Destruction of Evidence

In the context of a civil lawsuit, a claim of "spoliation of evidence" often is raised when one party destroys (or "spoils") evidence that is relevant to the lawsuit. Spoliation of evidence is the intentional or negligent loss, destruction, or material alteration of evidence, or the failure to properly preserve evidence for another’s use in pending or future litigation. Generally, businesses do not have a duty to preserve evidence before a lawsuit is filed, threatened, or reasonably foreseeable unless the duty is voluntarily assumed or imposed by law. For example, the duty to preserve evidence can arise independently of litigation as a result of a contract, a statute or regulation, a record-retention policy, or professional ethical rules or regulations.

When a civil lawsuit is filed, threatened, or reasonably foreseeable, however, then the business, regardless of any record-retention policy, must preserve evidence it knows or reasonably should know is relevant to the lawsuit. In addition, the business is required to preserve anything that can be reasonably calculated to lead to the discovery of admissible evidence, is reasonably likely to be requested during discovery, or is the subject of a pending discovery request. Further, the duty to preserve evidence may include items entrusted to or in the possession of third parties such as agents, consultants, insurers, lawyers, and accountants. If an item is lost, destroyed, or materially altered after a duty to preserve has arisen, the business runs the risk of being sanctioned by the court during the course of the litigation.

Remedies for Spoliation

In North Carolina, spoliation can be raised either by the plaintiff (the party bringing the suit) or by the defendant (the party against which the claim is made). The traditional remedy imposed by the courts for spoliation of evidence is for the judge to advise the jury that the evidence was lost, destroyed, or materially altered while in the exclusive control of the spoiling party, and that, as a result, the jury may infer, although it is not compelled to do so, that the evidence would have been damaging to the spoiler’s position if it had been presented at trial.

In addition to granting an adverse jury instruction, a court also has the authority to impose sanctions against the spoiling party, such as the exclusion of evidence or expert testimony. Absent evidence of bad faith, however, a court generally will not dismiss a case as a sanction against a business that has lost, destroyed, or materially altered an item.

Factors courts consider when deciding whether and what sanctions should be imposed include: the culpability of the spoiling party, the prejudice to the non-spoiling party, the degree of interference with the judicial process, whether lesser sanctions will remedy the harm and deter future acts of spoliation, whether the item “destroyed” has been irretrievably lost, and whether sanctions will punish a party unfairly for the misconduct of a third party.

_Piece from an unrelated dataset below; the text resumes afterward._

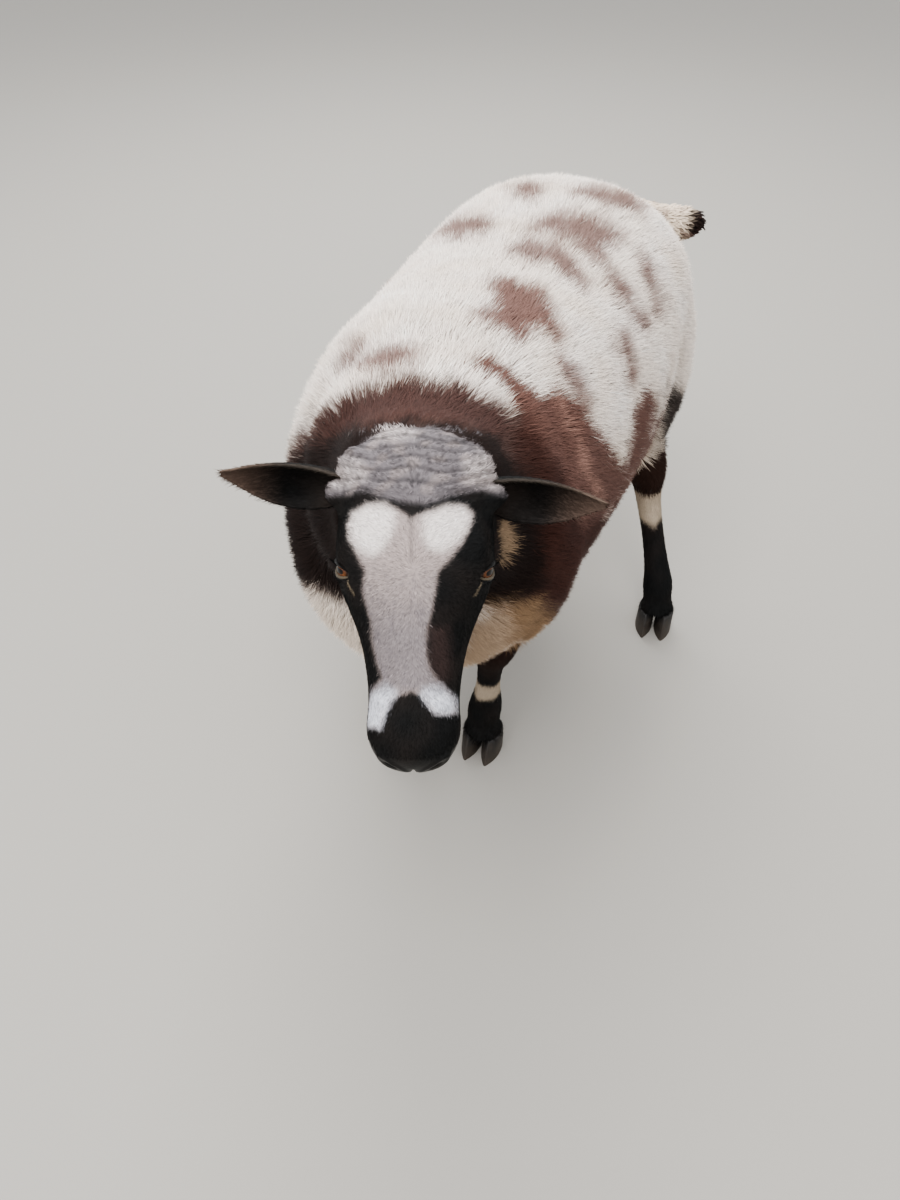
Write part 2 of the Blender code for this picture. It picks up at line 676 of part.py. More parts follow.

One step businesses can take to minimize the risk of being criminally prosecuted, receiving an adverse jury instruction, or being sanctioned for spoliation of evidence, is to develop, implement, monitor, and enforce a sound record-retention policy that provides for the effective storage and destruction of electronic and documentary records.

Record-Retention Policies

A record-retention policy is a set of guidelines that a business follows to determine how long it will keep records in electronic and/or documentary form. Record-retention policies are important for many reasons, including compliance with laws and regulations that specify what records must be maintained and for how long, as well as for protection against claims of spoliation of evidence. A business should consider the following when creating and implementing a sound record-retention policy:

  • The policy should be written in simple and straightforward language, dated, and distributed to all employees. For the policy to be effective, all employees must be aware of and understand it.
  • The policy should be reasonable. There should be valid reasons for it and a legitimate rationale underlying the method by which records are designated for destruction. In other words, the policy should not be adopted in bad faith or with the underlying purpose of avoiding the preservation of potential evidence.
  • The policy should comply with statutory and regulatory record-keeping requirements. There are many laws and regulations that specify which records a business must maintain and for how long. A record-retention policy must comply with these requirements regardless of whether litigation is filed, threatened, or reasonably foreseeable.
  • The policy should be flexible. There should be a procedure for suspending it when a duty to preserve records arises.
  • The policy should be adhered to uniformly. Regular audits should be conducted to ensure compliance with it. A court is more likely to find that a record was destroyed in the regular course of business if an examination of the business records reveals strict adherence to the policy.
  • The policy should be reviewed and, if necessary, revised on a regular basis. It should be updated as necessary to comply with any changes in the laws and regulations affecting record retention.

As the Supreme Court recognized, it is not wrongl for a supervisor to instruct employees to comply with a valid record-retention policy under ordinary circumstances. It is improper, however, for a supervisor to "knowingly" (with awareness, understanding, or consciousness) and "corruptly" (wrongfully, immorally, with depravity or evilness) instruct an employee to destroy documents that are likely to be material to an actual or anticipated investigation.


A sound record-retention policy can be critical in justifying the destruction of records prior to a criminal investigation or civil lawsuit and, for various reasons, is an important part of the plan of operation for any business.